This weekend had a bit of a different feel to it. It was the weekend after Saint Patrick’s Day – a time when, in normal years, Irish pubs across Sydney would still be buzzing, green decorations lingering, Guinness flowing, and plates of curry and chips being passed across sticky bar counters.
Instead, I was at home cooking.

I made a chicken curry, half-and-half style, with rice on one side and chips on the other, using McDonnells curry sauce. It’s a dish I’d had many times in Irish pubs over the years, especially around this time of March, so it felt right to try and recreate it myself.
I’d picked up the curry sauce from the British and Irish convenience store in Matraville – there’s also one in Randwick – one of those places that feels like a small cultural lifeline. Walking through the aisles, surrounded by familiar brands and packaging, felt oddly comforting, especially during a period when so much felt restricted or fragmented.
At that point in time, I was still locked out of pubs for not taking the COVID vaccine. Sydney was open again, but not universally. Saint Patrick’s Day had come and gone without the usual celebrations, and this meal was my way of marking it quietly, in my own space.

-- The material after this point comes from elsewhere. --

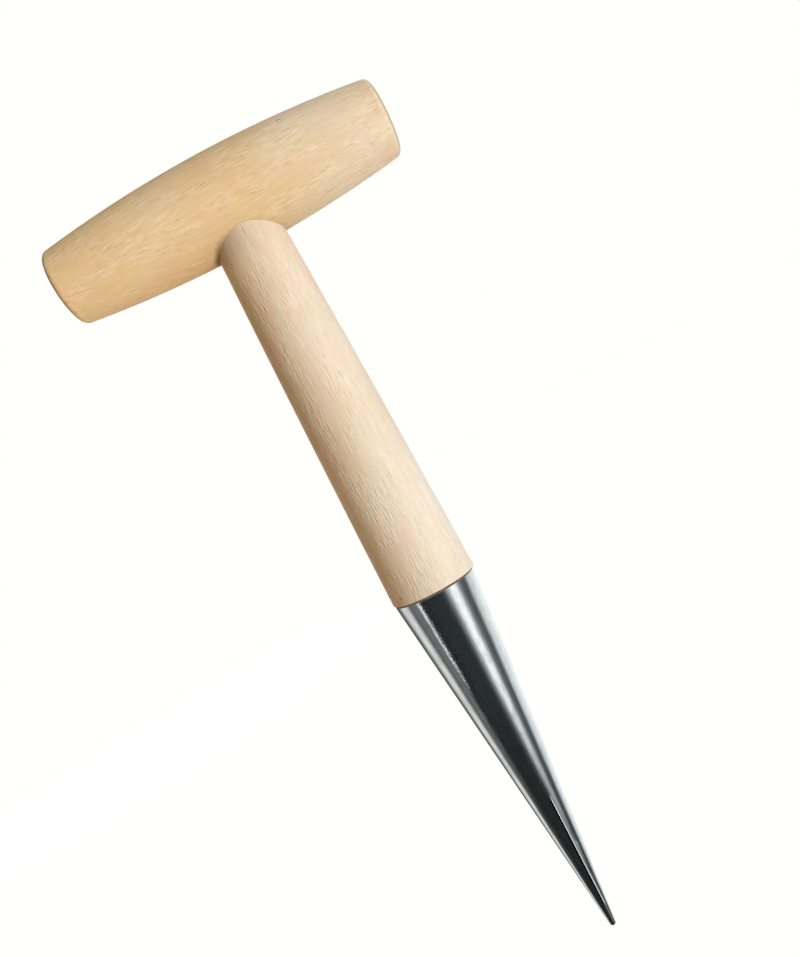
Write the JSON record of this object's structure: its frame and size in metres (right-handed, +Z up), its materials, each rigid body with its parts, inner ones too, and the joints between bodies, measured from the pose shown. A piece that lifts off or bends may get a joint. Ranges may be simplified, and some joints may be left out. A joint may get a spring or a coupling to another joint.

The curry itself hit the spot. Crispy chips soaking up the sauce, rice balancing it out, and chicken that brought the whole thing together. It wasn’t fancy, but it didn’t need to be. It tasted close enough to what I remembered – close enough to bring back memories of pub nights, live music, and conversations with strangers that only ever happen in those settings.

Looking back now, that plate of food feels like a snapshot of the time. A weekend after Saint Patrick’s Day spent at home, recreating a tradition instead of participating in it. Locked out of pubs, but still finding small ways to connect – through food, memory, and making the best of where I was at that moment in Sydney.